A former housekeeper had another encounter with Mrs. Caldwell's ghost. She was cleaning the stairs at the front of the house as a storm approached. She was not aware it was raining until she heard a few raindrops hitting the windows. As it turned into a torrential rain she heard a frantic female voice from the third floor call “ the windows are open.” 

She went upstairs to discover that several windows were open. It was at this point she remembered that she was the only one in the house. She felt that since Mrs. Caldwell is known to look after the house that the voice she heard was hers.

A member of another wedding party that held their reception at the mansion also encountered what many feel was Mrs. Caldwell. The groom’s aunt was helping several other people decorate the stairs with flowers and ribbons when she saw an old-fashioned silver spoon floating in front of her. She watched amazed as this spoon then floated over to the Butler’s Pantry and fell to the floor. She went across and picked it up.

The safe’s door that Mrs. Caldwell kept all her best silver in was wide open. The woman could have sworn this door was closed when she last was in this small room. Seeing similar silver to the spoon inside the safe she placed it with the rest and closed the door. Afterwards she was frustrated because her relatives did not believe her. 

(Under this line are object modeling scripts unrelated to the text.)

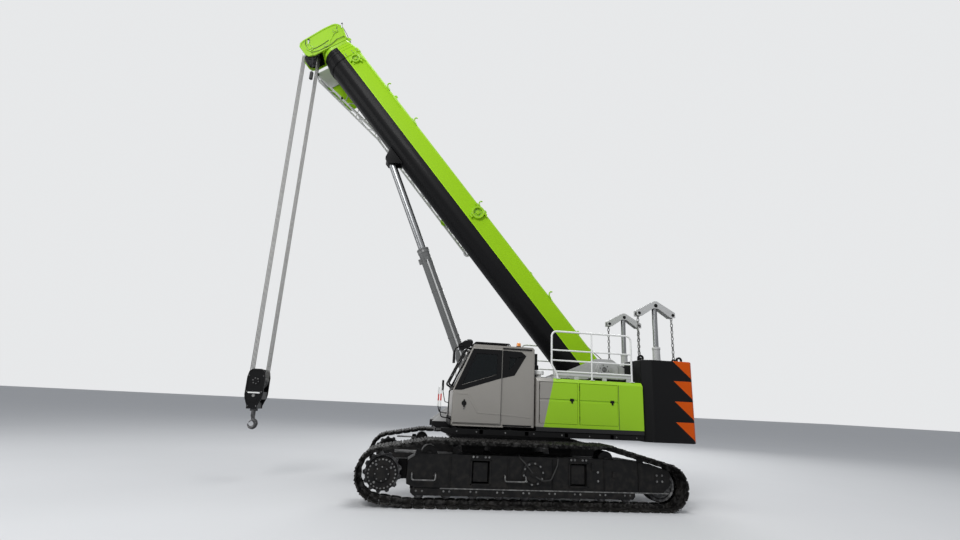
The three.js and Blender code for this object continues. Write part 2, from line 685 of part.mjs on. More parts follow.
// A lattice jib, laid along the boom's far side with its root forward. Past a bend its lower chords drop.
function flyJib() {
  const { x, z, start, length, chord, bend, drop } = JIB;
  const stations = [0, bend / 2, bend, length];
  const fall = (d) => Math.max(0, d - bend) * drop;
  const corner = (d, i, j) =>
    [x + i * jibHalf(d), -start - d, z + j * jibHalf(d) - (j < 0 ? fall(d) : 0)];
  const corners = [[1, 1], [1, -1], [-1, -1], [-1, 1]];
  const bars = [];
  corners.forEach(([i, j], k) => {
    const [m, n] = corners[(k + 1) % 4];
    bars.push(bar(corner(0, i, j), corner(bend, i, j), chord, 4));
    bars.push(bar(corner(bend, i, j), corner(length, i, j), chord, 4));
    stations.forEach((d, at) => {
      bars.push(bar(corner(d, i, j), corner(d, m, n), 22, 4));
      if (at === 0) return;
      const before = stations[at - 1];
      const [from, to] = at % 2 ? [[i, j], [m, n]] : [[m, n], [i, j]];
      bars.push(bar(corner(before, ...from), corner(d, ...to), 16, 4));
    });
  });
  const web = box(x - 110, x + 110, -start - 1340, -start - 20, z + 110, z + 130);
  return join(bars, web);
}

// ---- luffing cylinder, lying along its own axis -------------------------------------------

// Both pieces are drawn with the rod's eye at the origin and the cylinder hanging along -Z.
function luffingRod() {
  return cut(
    join(axle(-110, 110, 0, 0, 130, 20), bar([0, 0, -60], [0, 0, -CYLINDER.rodLength], CYLINDER.rodR, 16)),
    axle(-120, 120, 0, 0, 66, 24),
  );
}

function luffingBarrel(pinToPin) {
  const { barrelR, rodR, barrelLength } = CYLINDER;
  const top = -pinToPin + barrelLength;
  const bore = bar([0, 0, top + 10], [0, 0, -pinToPin + 130], rodR + 6, 16);
  const tube = cut(
    bar([0, 0, -pinToPin], [0, 0, top], barrelR, 20).add(
      bar([0, 0, top - 160], [0, 0, top], barrelR + 18, 20)),
    bore,
  );
  return join(tube, axle(-CHEEK.inner + RUN, CHEEK.inner - RUN, 0, -pinToPin, 70, 12),
    axle(-200, 200, 0, -pinToPin, 120, 16));
}

// ---- hook and its falls -------------------------------------------------------------------

function hookBlock(y) {
  const { top, bottom, half } = BLOCK;
  const cheek = [
    [y - 90, top], [y + 90, top], [y + 190, top - 180], [y + 190, bottom + 300],
    [y + 110, bottom + 60], [y + 110, bottom], [y - 110, bottom], [y - 110, bottom + 60],
    [y - 190, bottom + 300], [y - 190, top - 180],
  ];
  return join(
    prismX(cheek, half - 22, half),
    prismX(cheek, -half, 22 - half),
    box(10 - half, half - 10, y - 100, y + 100, bottom, bottom + 130),
    axle(10 - half, half - 10, y, 1780, 40, 12),
    box(10 - half, half - 10, y - 60, y + 60, top - 25, top),
  );
}

function hook(y) {
  const top = BLOCK.bottom - RUN;
  const bowl = 82;
  const thick = 42;
  const centre = BLOCK.hookTip + bowl + thick;
  const points = [[y, centre + 190], [y, centre + 130]];
  for (let i = 0; i <= 9; i++) {
    const angle = Math.PI * (0.42 - i * 0.155);
    points.push([y + bowl * Math.cos(angle), centre + bowl * Math.sin(angle)]);
  }
  const path = new THREE.CatmullRomCurve3(points.map(([a, b]) => new THREE.Vector3(0, a, b)));
  const section = new THREE.Shape().absarc(0, 0, thick, 0, 2 * Math.PI);
  const curve = new THREE.ExtrudeGeometry(section, {
    steps: 16, extrudePath: path, curveSegments: 4, bevelEnabled: false,
  });
  const shank = bar([0, y, centre + 150], [0, y, top], 45, 12);
  return join(solidOf(curve), shank, bar([0, y, top - 40], [0, y, top], 80, 12));
}

// Six falls of rope between the head's and the block's sheaves, tied by a bar at each end.
function ropeFalls(y, low, high) {
  const falls = [];
  for (let i = 0; i < 3; i++) {
    const x = (i - 1) * 110;
    falls.push(bar([x, y - 150, low], [x, y - 165, high], 11, 4));
    falls.push(bar([x, y + 150, low], [x, y + 165, high], 11, 4));
  }
  const tie = (z, half) => join(
    box(-130, 130, y - half - 14, y - half + 14, z - 12, z + 12),
    box(-130, 130, y + half - 14, y + half + 14, z - 12, z + 12),
    box(-14, 14, y - half, y + half, z - 12, z + 12),
  );
  return join(falls, tie(low + 12, 150), tie(high - 12, 165));
}

function boomAndHook() {
  node("boom_base_section", baseSection(), LIME, boom);
  for (let i = 1; i < SECTION.count; i++) node(`boom_section_${i + 1}`, innerSection(i), BLACK, boom);
  node("boom_head", boomHead(), LIME, boom);
  const reach = HEAD.half - HEAD.plate - 5;
  node("head_sheaves", sheaves(-FALLS_AXLE.s, FALLS_AXLE.t, 200, 5, 92, reach), DARK_STEEL, boom);
  node("guide_sheaves", sheaves(-GUIDE_AXLE.s, GUIDE_AXLE.t, 170, 2, 150, reach), DARK_STEEL, boom);
  node("fly_jib", flyJib(), LIME, boom);

  // The cylinder runs from its foot on the turntable to the lugs under the boom.
  const along = new THREE.Vector3(0, -LUG.s, LUG.t).applyEuler(boom.rotation).add(boom.position);
  const foot = new THREE.Vector3(0, CYLINDER.footY, CYLINDER.footZ);
  const run = along.clone().sub(foot);
  const cylinder = new THREE.Group();
  cylinder.position.copy(along);
  cylinder.quaternion.setFromUnitVectors(Z, run.clone().normalize());
  crane.add(cylinder);
  node("luffing_cylinder_rod", luffingRod(), CHROME, cylinder);
  node("luffing_cylinder_barrel", luffingBarrel(run.length()), DARK_STEEL, cylinder);

  const axleAt = new THREE.Vector3(0, -FALLS_AXLE.s, FALLS_AXLE.t);
  axleAt.applyEuler(boom.rotation).add(boom.position);
  const y = axleAt.y;
  node("hoist_rope_falls", ropeFalls(y, BLOCK.top + 6, axleAt.z - 235), ROPE);
  node("hook_block", hookBlock(y), BLACK);
  const sheaveReach = BLOCK.half - 22 - 5;
  node("hook_block_sheaves", sheaves(y, 2090, 180, 4, 92, sheaveReach), DARK_STEEL);
  node("hook", hook(y), DARK_STEEL);
}

undercarriage();
upperstructure();
boomAndHook();

export default crane;
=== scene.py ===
# %% [markdown]
# # Dressing a telescopic crawler crane
# The crane exists as plain solids of true size. This lesson puts the looks on them: camera, light and
# paints first, then the machine from the ground up. A solid whose shape is right is kept, or copied with
# softened edges, and one that only stood for something finer is replaced.

# %% Open the frame
import json
import math
from math import cos, radians, sin

import bmesh
import bpy
from mathutils import Matrix, Vector, geometry

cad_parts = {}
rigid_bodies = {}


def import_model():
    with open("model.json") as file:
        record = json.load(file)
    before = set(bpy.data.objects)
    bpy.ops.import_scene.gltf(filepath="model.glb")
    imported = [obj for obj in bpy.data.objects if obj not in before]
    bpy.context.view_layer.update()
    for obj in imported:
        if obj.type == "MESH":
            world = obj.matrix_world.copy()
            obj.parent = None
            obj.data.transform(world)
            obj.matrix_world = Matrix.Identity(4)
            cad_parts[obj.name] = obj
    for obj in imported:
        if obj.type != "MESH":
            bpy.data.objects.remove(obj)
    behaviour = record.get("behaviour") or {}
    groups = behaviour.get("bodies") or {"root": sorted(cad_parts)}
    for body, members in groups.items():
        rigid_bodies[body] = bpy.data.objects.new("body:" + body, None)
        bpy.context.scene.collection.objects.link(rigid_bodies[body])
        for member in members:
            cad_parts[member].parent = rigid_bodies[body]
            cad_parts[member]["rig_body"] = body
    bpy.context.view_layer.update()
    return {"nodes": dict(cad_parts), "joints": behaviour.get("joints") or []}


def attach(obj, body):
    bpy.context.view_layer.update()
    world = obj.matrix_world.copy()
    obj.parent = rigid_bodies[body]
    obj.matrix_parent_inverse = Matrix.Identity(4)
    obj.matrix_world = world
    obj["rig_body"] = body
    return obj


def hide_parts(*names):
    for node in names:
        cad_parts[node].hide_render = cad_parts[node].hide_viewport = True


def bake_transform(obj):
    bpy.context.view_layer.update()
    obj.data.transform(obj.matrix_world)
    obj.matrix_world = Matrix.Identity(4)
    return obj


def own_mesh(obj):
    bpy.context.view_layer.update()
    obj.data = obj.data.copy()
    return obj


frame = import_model()
nodes = frame["nodes"]
joints = {joint["name"]: joint for joint in frame["joints"]}

# %% [markdown]
# Two places steer everything: the slewing axis, from which lengths on the machine are measured, and the
# boom's foot pin, where the boom has a frame of its own, x across, s along and t up. Joint axes in the
# frame give both, so nothing is fitted by eye.

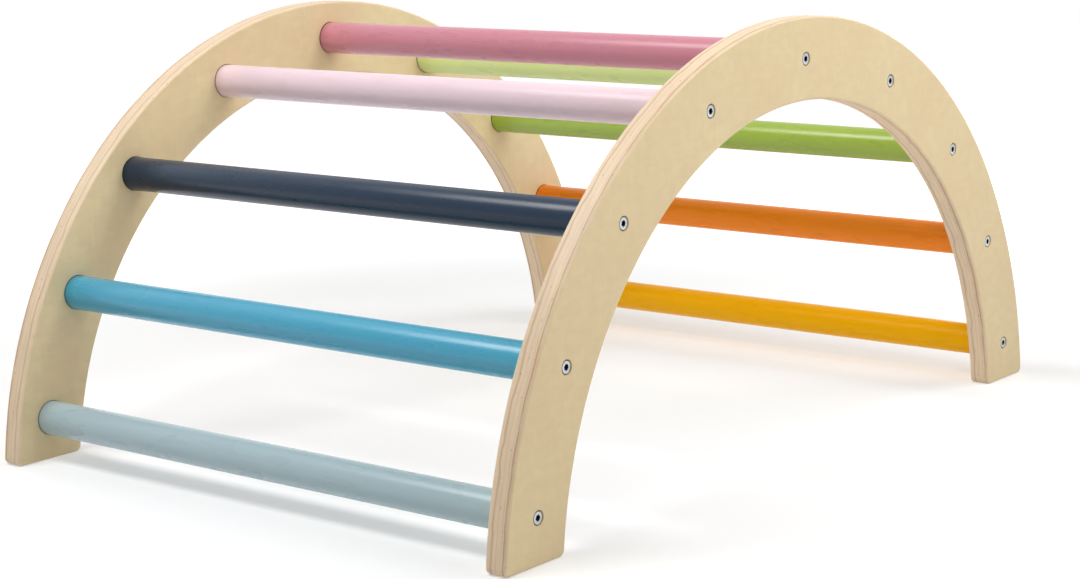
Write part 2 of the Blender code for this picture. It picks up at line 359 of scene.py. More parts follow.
class StageSettings(bpy.types.PropertyGroup):
    """Floor, light and camera."""

    floor_size: length_setting("Floor size", "Side of the square floor", FLOOR_SIZE)
    floor: colour_setting("Floor", "Matt paper that the arch stands on", "#D6D6D6")
    room_level: FloatProperty(
        name="Room light", description="Strength of the even light from all round",
        default=ROOM_LEVEL, min=0.0,
    )
    key: power_setting("Key light", "Power of the soft light above the left side", 13.5)
    key_far: power_setting("Key light, far part", "Power of the key light's far part", 14.0)
    front_high: power_setting("High front light", "Power of the light above the front", 12.2)
    front_low: power_setting("Low front light", "Power of the lower light in front", 6.5)
    left: power_setting("Left light", "Power of the light beside the camera", 1.4)
    right: power_setting("Right light", "Power of the low light at the right end", 6.5)
    back: power_setting("Back light", "Power of the low light behind the arch", 6.6)


class ClimbingArchSettings(bpy.types.PropertyGroup):
    """Everything that a user of the climbing arch can change."""

    panels: PointerProperty(type=ArchPanelSettings)
    rungs: PointerProperty(type=RungSettings)
    hardware: PointerProperty(type=HardwareSettings)
    stage: PointerProperty(type=StageSettings)


def add_node(tree, kind, inputs=None, **settings):
    """Adds a node. An input, by name or number, takes another node's output or a constant."""
    node = tree.nodes.new(kind)
    for name, value in settings.items():
        setattr(node, name, value)
    for key, value in (inputs or {}).items():
        if isinstance(value, bpy.types.NodeSocket):
            tree.links.new(value, node.inputs[key])
        else:
            node.inputs[key].default_value = value
    return node


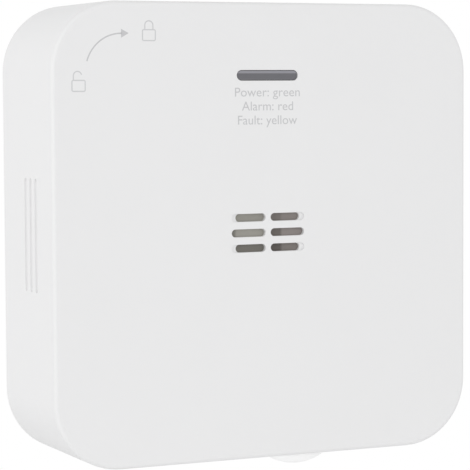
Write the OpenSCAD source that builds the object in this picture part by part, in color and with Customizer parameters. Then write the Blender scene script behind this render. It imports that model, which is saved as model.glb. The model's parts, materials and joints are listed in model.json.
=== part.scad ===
// Battery carbon monoxide detector with a twist-off wall plate.
// +Z is up, +X is to the right seen from the front, and the front faces -Y.
// The origin is the centre of the wall plate's back face, which lies on the wall.

/* [Housing] */
// Side of the square housing
body_side = 100; // [98:1:104]
// Depth of the housing and wall plate together
body_depth = 32; // [32:0.5:34]
// Radius of the housing's four corners
corner_r = 15; // [13:0.5:17]
// Radius round the front edge
edge_r = 0.9; // [0.6:0.1:1.8]
// Wall of the front cover
wall_t = 2; // [1.8:0.1:2.2]

/* [Vents] */
// Length of one vent slot
vent_l = 8.2; // [7.6:0.1:8.4]
// Height of one vent slot
vent_h = 1.75; // [1.4:0.05:2]
// Distance from one row of slots to the next
vent_pitch = 3.35; // [3:0.05:3.6]
// Bar between the two columns of slots
vent_bar = 1.2; // [1:0.1:1.6]
// Height of the middle row of slots above the middle of the front
vent_z = -0.2; // [-0.5:0.1:0.5]
// How much shorter the openings are in the upper and lower rows
vent_short = 1.05; // [0:0.05:1.5]
// Wall left round the vents
vent_skin = 1; // [0.8:0.1:1.2]

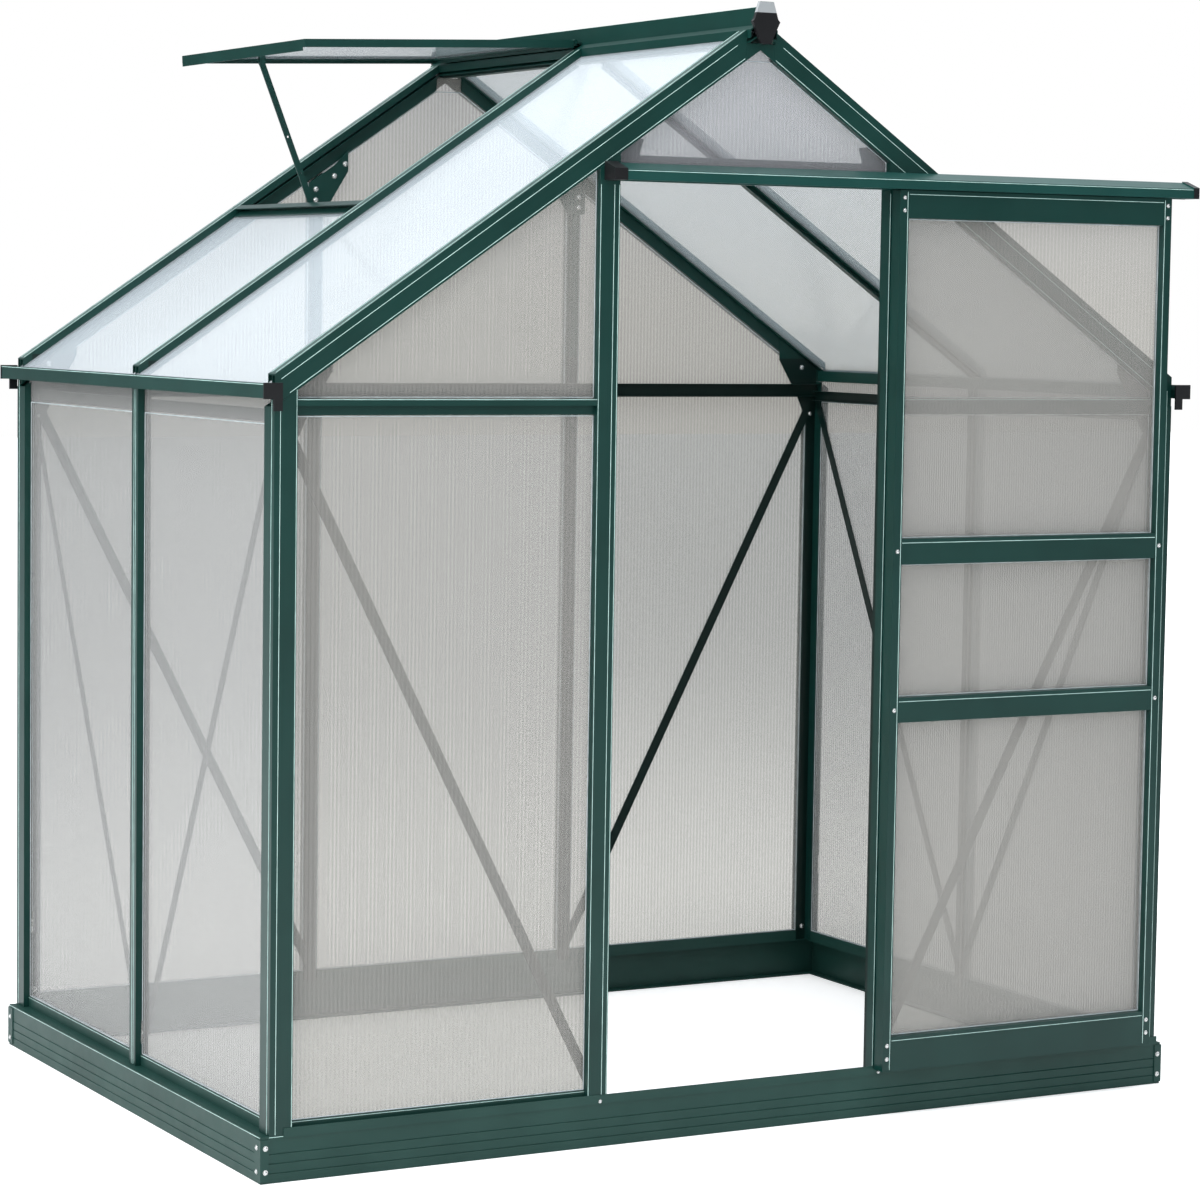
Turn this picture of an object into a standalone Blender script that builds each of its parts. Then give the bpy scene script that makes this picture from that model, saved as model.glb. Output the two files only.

But after this incident the staff felt that Mrs. Caldwell wanted to alert someone that her silver was unsecured.

1 comment:

Sharon Miner said...

For our 43rd anniversary, we traveled from Tampa to Louisville and had a car service show us historic local sites. I'm ghost sensitive and felt the spirit of a short man with a hat, smoking. When I told my driver, he then told me the house was known to be haunted! After reading the stories, it's nice to know the name of the man I met!